Sunday, July 13, 2008

A mother's love is a blessing

Listening to someone recalling the days when his mother died, and how she was "processed" and "reduced" when she (or it) was too fat to be transported, is enough to bring me morning tears. The tears dried before they come out, but still they were there. I really wonder how to make everyone, especially our parents, happier, when one still has chances.

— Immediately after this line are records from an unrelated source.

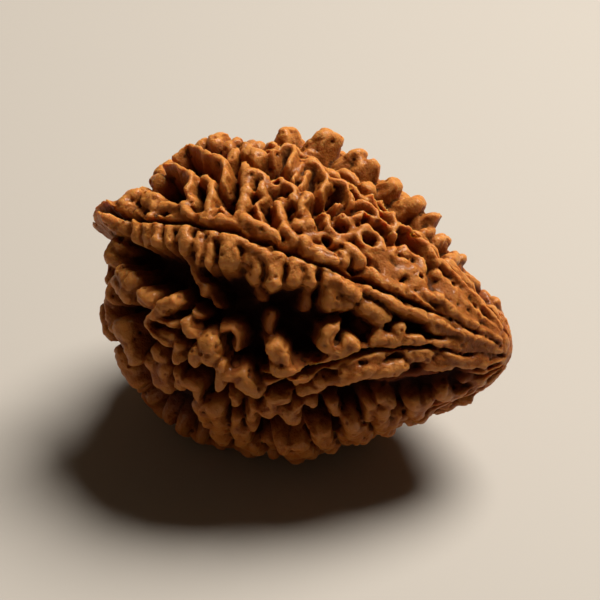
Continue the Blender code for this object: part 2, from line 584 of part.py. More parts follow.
def move_to(thing, collection):
    for old in list(thing.users_collection):
        old.objects.unlink(thing)
    collection.objects.link(thing)


def make_seed(collection):
    bpy.ops.mesh.primitive_ico_sphere_add(subdivisions=SPHERE_SUBDIVISIONS, radius=1.0)
    seed = bpy.context.object
    seed.name = "seed"
    mesh = seed.data
    directions = np.empty(len(mesh.vertices) * 3)
    mesh.vertices.foreach_get("co", directions)
    directions = directions.reshape(-1, 3)
    directions /= np.linalg.norm(directions, axis=1)[:, None]
    points = lay_down(seed_surface(directions))
    mesh.vertices.foreach_set("co", (points * MM).ravel())
    mesh.update()

    thin = seed.modifiers.new("Fewer faces", "DECIMATE")
    thin.ratio = SOLID_TRIANGLES / len(mesh.polygons)
    mesh.materials.append(seed_material())
    move_to(seed, collection)
    return seed


def make_ground_cutter(collection):
    """A box whose top face is the ground: it gives the lowest knobs their flat resting spots."""
    depth = 0.01
    bpy.ops.mesh.primitive_cube_add(size=1.0, location=(0.0, 0.0, -depth / 2.0))
    cutter = bpy.context.object
    cutter.name = "ground_cutter"
    cutter.scale = (0.06, 0.06, depth)
    cutter.hide_render = True
    cutter.display_type = "WIRE"
    move_to(cutter, collection)
    return cutter


def main():
    for old in list(bpy.data.objects):
        bpy.data.objects.remove(old)
    parts = bpy.data.collections.new("Rudraksha seed")
    cutters = bpy.data.collections.new("Cutters")
    bpy.context.scene.collection.children.link(parts)
    bpy.context.scene.collection.children.link(cutters)
    seed = make_seed(parts)
    rest = seed.modifiers.new("Resting spot", "BOOLEAN")
    rest.operation = "DIFFERENCE"
    rest.solver = "EXACT"
    rest.object = make_ground_cutter(cutters)


main()
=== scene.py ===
# %% [markdown]
# # A rudraksha seed, from a measured drop to a knobbed stone
#
# A rudraksha is the stone of a blue, olive-like fruit. When the flesh is cleaned away, a drop-shaped,
# woody body is left. Narrow sutures split it lengthwise, and between them the wood stands up in steep
# islands, crests and teeth. This lesson makes that one piece, gives it a waxy brown finish, and lights it
# on a pale table.
#
# Sizes are in millimetres until the mesh is made, because a seed is easier to think about that way.

import math
import random
from collections import namedtuple

import bpy
import numpy as np
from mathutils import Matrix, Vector, noise


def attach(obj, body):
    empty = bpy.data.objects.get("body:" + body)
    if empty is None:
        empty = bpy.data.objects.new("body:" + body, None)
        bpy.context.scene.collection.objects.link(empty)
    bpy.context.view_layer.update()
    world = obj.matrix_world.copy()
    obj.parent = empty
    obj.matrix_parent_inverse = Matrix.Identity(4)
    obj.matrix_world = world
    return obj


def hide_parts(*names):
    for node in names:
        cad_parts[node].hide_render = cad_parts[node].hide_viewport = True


MM = 0.001
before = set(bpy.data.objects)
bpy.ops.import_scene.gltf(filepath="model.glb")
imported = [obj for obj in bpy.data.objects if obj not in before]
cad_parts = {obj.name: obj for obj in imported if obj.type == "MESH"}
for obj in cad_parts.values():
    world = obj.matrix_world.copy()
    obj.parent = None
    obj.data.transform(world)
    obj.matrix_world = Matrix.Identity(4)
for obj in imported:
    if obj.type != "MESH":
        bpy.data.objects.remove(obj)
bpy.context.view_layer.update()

# %% [markdown]
# ## The camera
#
# The seed is seen from its front and a little from the nose's side, looking down by about a third of a
# right angle. A long lens from a hand's width away keeps both ends nearly the same size. The camera is
# placed by turning a unit direction and stepping back along it, and it aims beside a point on the seed's
# own axis, so that the seed sits a little left of the middle.

# %% Camera
LENS = 150.0
CAMERA_AZIMUTH = 20.0
CAMERA_ELEVATION = 35.0
CAMERA_DISTANCE = 160.26
AXIS_POINT = Vector((-1.336, -0.050, 9.715))
AIM_RIGHT = 0.96
AIM_DOWN = 0.13


def direction(azimuth, elevation):
    """Unit vector towards a viewer at an azimuth from -Y towards +X, and an elevation, in degrees."""
    around, up = math.radians(azimuth), math.radians(elevation)
    return Vector((math.sin(around) * math.cos(up), -math.cos(around) * math.cos(up), math.sin(up)))


def make_camera():
    back = direction(CAMERA_AZIMUTH, CAMERA_ELEVATION)
    right = Vector((0.0, 0.0, 1.0)).cross(back).normalized()
    up = back.cross(right)
    aim = AXIS_POINT + right * AIM_RIGHT - up * AIM_DOWN
    camera = bpy.data.objects.new("camera", bpy.data.cameras.new("camera"))
    camera.data.lens = LENS
    camera.data.clip_start = 1.0 * MM
    camera.location = (aim + back * CAMERA_DISTANCE) * MM
    camera.rotation_euler = back.to_track_quat("Z", "Y").to_euler()
    bpy.context.scene.collection.objects.link(camera)
    bpy.context.scene.camera = camera
    return camera


camera = make_camera()
print("camera at", [round(v, 4) for v in camera.location])

# %% [markdown]
# ## Paint from sums
#
# A finish is a graph of nodes, but it reads best as sums. `Tone` wraps one number socket, and each
# operator adds the Math node that does the sum. `Finish.node` is the one way any other node is made: its
# settings first, then its sockets.


# %% Tone and Finish
class Tone:
    """A number that varies over the surface."""

    def __init__(self, finish, socket):
        self.finish, self.socket = finish, socket

    def math(self, operation, first, second):
        made = self.finish.node("ShaderNodeMath", {"operation": operation}, {0: first, 1: second})
        return Tone(self.finish, made.outputs[0])

    def __add__(self, other):
        return self.math("ADD", self, other)

    def __sub__(self, other):
        return self.math("SUBTRACT", self, other)

    def __rsub__(self, other):
        return self.math("SUBTRACT", other, self)

    def __mul__(self, other):
        return self.math("MULTIPLY", self, other)

    __radd__, __rmul__ = __add__, __mul__

    def rise(self, low, high):
        """0 below low, 1 above high, and a smooth step between them."""
        made = self.finish.node(
            "ShaderNodeMapRange", {"interpolation_type": "SMOOTHSTEP"}, {"Value": self, 1: low, 2: high}
        )
        return Tone(self.finish, made.outputs[0])


class Finish:
    """One material, built node by node."""

    def __init__(self, name):
        self.material = bpy.data.materials.new(name)
        self.material.use_nodes = True
        self.tree = self.material.node_tree
        self.shader = self.tree.nodes["Principled BSDF"]

    def put(self, socket, value):
        value = value.socket if isinstance(value, Tone) else value
        if isinstance(value, bpy.types.NodeSocket):
            self.tree.links.new(value, socket)
        else:
            socket.default_value = value

    def node(self, kind, settings, sockets):
        made = self.tree.nodes.new(kind)
        for name, value in settings.items():
            setattr(made, name, value)
        for name, value in sockets.items():
            self.put(made.inputs[name], value)
        return made

    def mix(self, factor, first, second):
        """A colour between two colours."""
        made = self.node("ShaderNodeMix", {"data_type": "RGBA"}, {0: factor, 6: first, 7: second})
        return made.outputs[2]

    def measured(self, name):
        """A number that the mesh carries at its points."""
        made = self.node("ShaderNodeAttribute", {"attribute_name": name}, {})
        return Tone(self, made.outputs["Fac"])

    def grain(self, place, per_mm, detail, roughness=0.5):
        """Cloudy noise with so many features to a millimetre."""
        sockets = {"Vector": place, "Scale": per_mm / MM, "Detail": detail, "Roughness": roughness}
        return Tone(self, self.node("ShaderNodeTexNoise", {}, sockets).outputs[0])


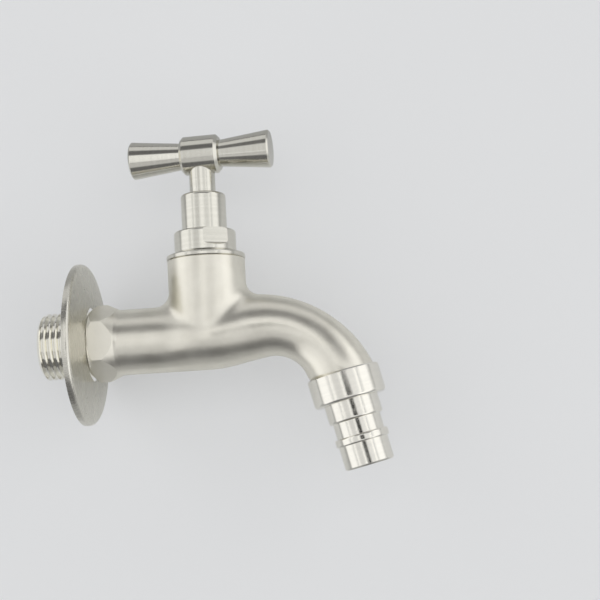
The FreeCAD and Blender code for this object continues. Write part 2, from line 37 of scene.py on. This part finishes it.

The best song in McCourt's books:

A mother's love is a blessing
No matter where you roam,
Keep her while she's living,
You'll miss her when she's gone.

Love her as in childhood,
Though feeble, old and grey,
For you'll never miss a mother's love
'til she's buried beneath the clay.

Goodbye, Johnny dear,
When you're far away,
Don't forget your dear old mother
Far across the sea.

Write a letter now and then
And send her all you can
And don't forget where'er you roam
That you're an Irishman.

This is especially touching and moving when you listen to it.. What's the use of life when you have to waste a good portion of it doing some meaningless matter, which is unavoidable however?

=====

Original songs:

Just twenty years ago today, I held my mother's hand
As she kissed and blessed her only son, going to a foreign land.
The neighbours took me from her breast and told her I must go,
But I could hear my mother's words, tho' they were faint and low.

Goodbye, Johnny dear, when you're far away,
Don't forget your dear old mother far across the sea.
Write a letter now and then and send her all you can,
And don't forget where e'er you roam that you're an Irishman.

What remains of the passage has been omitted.